The sexual fluidity of the human female probably springs from the dominant role that mothers play in their upbringing. A young girl's observation of her mother, and her subsequent questioning of what makes women lovable and desirable, mean that girls become competitive with their mother and other women for male attention. The man whose notice is fought for is often less key than the woman who stimulates the contest. My friend, the psychoanalyst Darian Leader, explained it to me thus: "A bloke sitting in a café sees an attractive woman walk past the window with a man and looks at her. A woman sitting in a café sees an attractive man walk past the window with a female companion and she too looks at the woman. What interests her is the relationship between them and what makes him desire her."

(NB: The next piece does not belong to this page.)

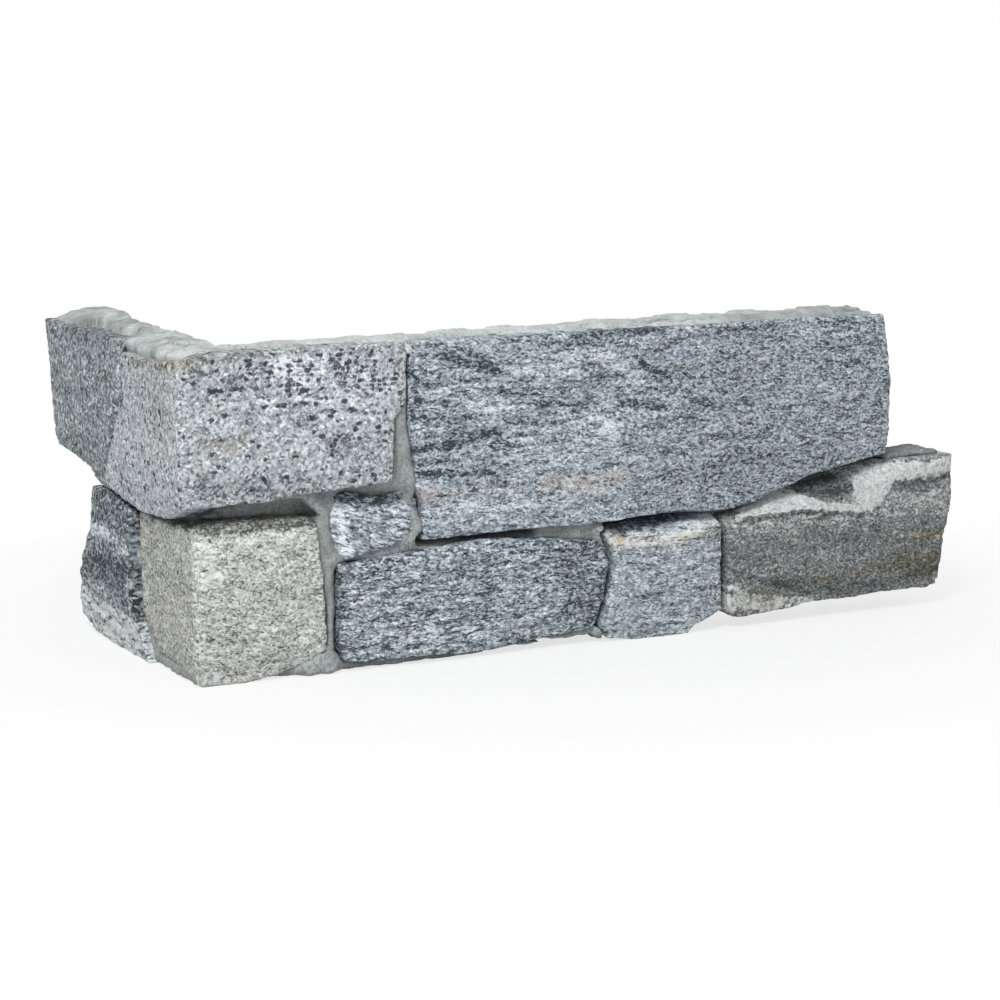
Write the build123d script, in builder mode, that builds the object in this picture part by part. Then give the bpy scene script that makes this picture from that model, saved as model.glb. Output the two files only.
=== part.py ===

Women, it seems, routinely eroticise their own sex. And most women are also keenly aware that by expressing sexual interest in another woman they will increase their allure to men. No wonder society has historically felt the need to keep its mothers cleaving to the straight and narrow. Without them, the flower of the nation's young womanhood would flock to join Dorcas as she stalks her twilight world, free from the awkward negotiations of heterosexual dating.

And the lingering taboo does have its up side. The raffish and mesmeric energy of Soho's Sapphic scene is surely drawn from its defiance of outdated strictures. It's a girl's world.